Nice stark description of different priorities. To me, I would be wary of the type of game you describe unless I knew the DM was really, really good. It's funny to me whenever people say that old style D&D requires an exceptional DM to pull off. For me I'm much more choosy over the DM in a story-based game than a challenge-based game. I don't really like the idea of being the hero all the time. I'm not 100% over to the other side (eg Dungeon Crawl Classics' marketing: "You're no hero. You're a reaver, a slayer...") but I like the idea of just kind of wandering around trying to make it, like a 1930s S&S character. Or a 1930s hobo.
I agree that this is what I want. Golden age Sword and Sorcery is a blast. The problem is, that is pretty orthagonal to the idea of "let's look up the weight limits of our stuff!", everyone is referencing books to find new spells to use, style of play. " At least to me.
You never see this sort of tactical planning in sword and sorcery fiction. You see this sort of thing more in Police Procedurals and that genre, where part of the draw of that genre is what I've heard called "Science Porn". You've seen it if you've watched something like CSI. The police have a bunch of clues to test out.
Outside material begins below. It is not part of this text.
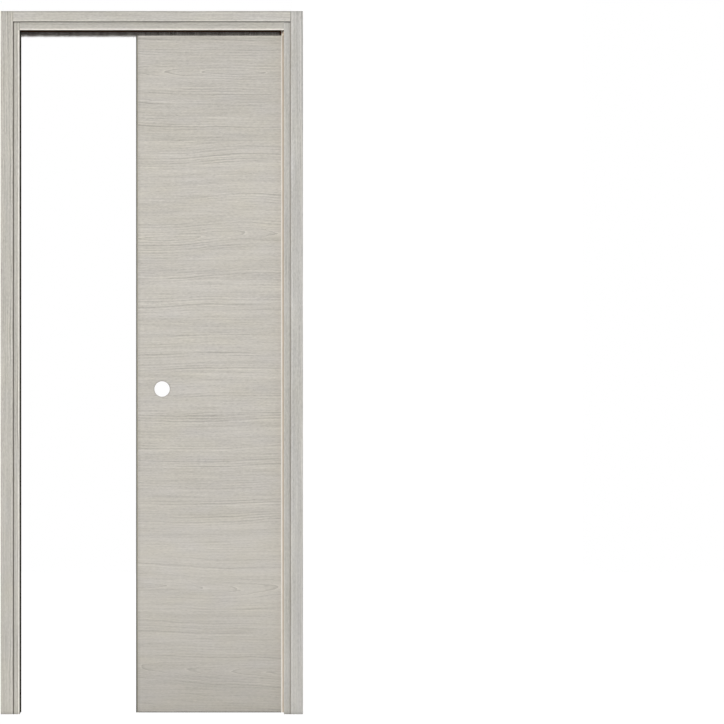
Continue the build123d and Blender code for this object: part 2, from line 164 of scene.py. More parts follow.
NOISE_SPAN = (0.3, 0.7)
BOARD_TONES = ((150, 124, 92), (190, 166, 132))
BOARD_SPAN = (0.32, 0.62)
BOARD_SPECKLE_RATE = 900.0
BOARD_CLOUD_RATE = 140.0
RUBBER_LINE_RATES = (1500.0, 1500.0, 9.0)
RUBBER_CLOUD_RATE = 60.0
RUBBER_STEP = 7
PLASTIC_SKIN_RATE = 1600.0
PLASTIC_CLOUD_RATE = 45.0
PLASTIC_STEP = 5
TUFT_RATES = (1700.0, 90.0, 90.0)
TUFT_PATCH_RATES = (70.0, 20.0, 20.0)
TUFT_DARK_STEP = -34
TUFT_LIGHT_STEP = 36
ALUMINIUM_TONES = ((205, 208, 210), (216, 218, 219))
DIE_LINE_RATES = (2.5, 2200.0, 2200.0)
ALUMINIUM_CLOUD_RATE = 8.0
ZINC_TONES = ((168, 173, 178), (196, 199, 200))
ZINC_MOTTLE_RATE = 160.0
ZINC_SKIN_RATE = 1400.0


# Colours. The curve of a screen is a straight line up to its knee, and a power beyond it.

FULL_TONE = 255
CURVE_KNEE = 0.04045
CURVE_SLOPE = 12.92
CURVE_OFFSET = 0.055
CURVE_POWER = 2.4


def srgb(red, green, blue):
    """A colour given from 0 to 255 as the screen shows it, as the linear colour a shader takes."""
    linear = []
    for channel in (red, green, blue):
        share = channel / FULL_TONE
        if share <= CURVE_KNEE:
            linear.append(share / CURVE_SLOPE)
        else:
            linear.append(((share + CURVE_OFFSET) / (1 + CURVE_OFFSET)) ** CURVE_POWER)
    return (*linear, 1.0)


def grey(level):
    """A neutral colour for the data ramps."""
    return (level, level, level, 1.0)


def stepped(tone, step):
    """A tone from 0 to 255 made lighter by a step, or darker by a negative one."""
    return tuple(max(0, channel + step) for channel in tone)


# Node materials, and the sockets at which a mix node takes and gives its colours

MIX_FIRST = 6
MIX_SECOND = 7
MIX_RESULT = 2


class Shader:
    """A material under construction, with short calls for the nodes that it is made of."""

    def __init__(self, name):
        self.material = bpy.data.materials.new(name)
        self.material.use_nodes = True
        self.tree = self.material.node_tree
        self.surface = self.tree.nodes["Principled BSDF"]
        self.place = self.add("ShaderNodeTexCoord").outputs

    def add(self, kind, settings=None, **inputs):
        """A new node with its settings, and its inputs by name."""
        node = self.tree.nodes.new(kind)
        for key, value in (settings or {}).items():
            setattr(node, key, value)
        for key, value in inputs.items():
            self.feed(node.inputs[key], value)
        return node

    def feed(self, socket, value):
        """Join an output to an input, or set the input to a plain value."""
        if isinstance(value, bpy.types.NodeSocket):
            self.tree.links.new(value, socket)
        else:
            socket.default_value = value

    def set(self, **inputs):
        """Set or join inputs of the surface, with _ for each space in a name."""
        for key, value in inputs.items():
            self.feed(self.surface.inputs[key.replace("_", " ")], value)

    def math(self, operation, first, second=0.0):
        """One step of arithmetic."""
        node = self.tree.nodes.new("ShaderNodeMath")
        node.operation = operation
        self.feed(node.inputs[0], first)
        self.feed(node.inputs[1], second)
        return node.outputs[0]

    def plus(self, *terms):
        """The sum of several values."""
        total = terms[0]
        for term in terms[1:]:
            total = self.math("ADD", total, term)
        return total

    def times(self, *factors):
        """The product of several values."""
        product = factors[0]
        for factor in factors[1:]:
            product = self.math("MULTIPLY", product, factor)
        return product

    def divided(self, first, second):
        """The first value divided by the second."""
        return self.math("DIVIDE", first, second)

    def size(self, value):
        """A value without its sign."""
        return self.math("ABSOLUTE", value)

    def rest(self, value):
        """What a value leaves of 1."""
        return self.math("SUBTRACT", 1.0, value)

    def distance(self, across, up):
        """The length of the way across and up together."""
        return self.math("SQRT", self.plus(self.times(across, across), self.times(up, up)))

    def centred(self, value, share):
        """A value from 0 to 1 as one around 0, times a share."""
        return self.times(self.plus(value, -0.5), share)

    def between(self, first, second, share):
        """A value at a share of the way from the first to the second."""
        return self.plus(self.times(first, 1 - share), self.times(second, share))

    def chance(self, number):
        """A random value from 0 to 1 that is always the same for a number."""
        return self.add("ShaderNodeTexWhiteNoise", {"noise_dimensions": "1D"}, W=number).outputs["Value"]

    def split(self, vector):
        """The three parts of a vector."""
        return self.add("ShaderNodeSeparateXYZ", Vector=vector).outputs

    def join(self, x, y, z):
        """A vector from three values."""
        return self.add("ShaderNodeCombineXYZ", X=x, Y=y, Z=z).outputs[0]

    def scaled(self, vector, factors):
        """A vector times a factor for each axis."""
        node = self.add("ShaderNodeVectorMath", {"operation": "MULTIPLY"})
        self.feed(node.inputs[0], vector)
        self.feed(node.inputs[1], factors)
        return node.outputs[0]

    def noise(self, vector, scale, detail=2.0, roughness=0.5, distortion=0.0):
        """Smooth noise from 0 to 1."""
        return self.add(
            "ShaderNodeTexNoise",
            Vector=vector,
            Scale=scale,
            Detail=detail,
            Roughness=roughness,
            Distortion=distortion,
        ).outputs[0]

    def even_noise(self, rate, detail=2.0, roughness=0.5):
        """Noise over the object, with the same changes to the metre in every direction."""
        return self.noise(self.place["Object"], rate, detail, roughness)

    def stretched_noise(self, rates, detail=2.0, roughness=0.5):
        """Noise over the object, with its own changes to the metre along each axis."""
        return self.noise(self.scaled(self.place["Object"], rates), 1.0, detail, roughness)

    def ramp(self, value, stops):
        """A colour for a value, from stops of (value, colour)."""
        node = self.add("ShaderNodeValToRGB", Fac=value)
        elements = node.color_ramp.elements
        while len(elements) < len(stops):
            elements.new(1.0)
        for element, (position, color) in zip(elements, stops):
            element.position = position
            element.color = color
        return node.outputs[0]

    def spread(self, value, low, high):
        """A value clamped and stretched so that low becomes 0 and high becomes 1."""
        node = self.add("ShaderNodeMapRange", {"interpolation_type": "SMOOTHSTEP"})
        self.feed(node.inputs["Value"], value)
        node.inputs["From Min"].default_value = low
        node.inputs["From Max"].default_value = high
        return node.outputs[0]

    def mix(self, share, first, second, blend="MIX"):
        """A colour between two, or another blend of them."""
        node = self.add("ShaderNodeMix", {"data_type": "RGBA", "blend_type": blend})
        self.feed(node.inputs[0], share)
        self.feed(node.inputs[MIX_FIRST], first)
        self.feed(node.inputs[MIX_SECOND], second)
        return node.outputs[MIX_RESULT]

    def tones(self, value, dark, light, span=NOISE_SPAN):
        """A colour from a dark tone to a light one, over the span of a noise value."""
        return self.ramp(value, [(span[0], srgb(*dark)), (span[1], srgb(*light))])

    def rough(self, value, least, gain):
        """Give the surface a least roughness, and more of it by a noise value."""
        self.set(Roughness=self.plus(least, self.times(value, gain)))

    def bump(self, height, depth):
        """Give the surface a relief of the given depth, in metres."""
        node = self.add("ShaderNodeBump", Height=height, Distance=depth, Strength=1.0)
        self.feed(self.surface.inputs["Normal"], node.outputs[0])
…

The music starts (boom chicka bow wow) and we get a montage of guys and girls in lab coats staring intensely at beakers and machines.
You get roughly the same sort of scene in the old A-Team and 80's action genre TV shows where the A-Team would be faced with some sort of challenge and you'd get a montage of the team preparing for whatever it was they were going to face.
And there's nothing wrong with that. It's fun and, let's be honest, it's certainly popular.
But, what it's not is Sword and Sorcery genre. You never see Conan coming up with lengthy methodical plans for dealing with stuff. You never see Elric pouring over maps, selecting just the right spell and the right equipment. You never see Croaker (Black Company) spending all sorts of time in the planning stages of anything. It's nearly always, bare bones plan, initiate and react. Very high paced, very exciting.
What you never see, which I've certainly seen more than a few times in "let's look up the weight limits of our stuff!", everyone is referencing books to find new spells to use, style of play" is the group spending three hours trying to figure out the exact wording of the questions to use in a Commune spell.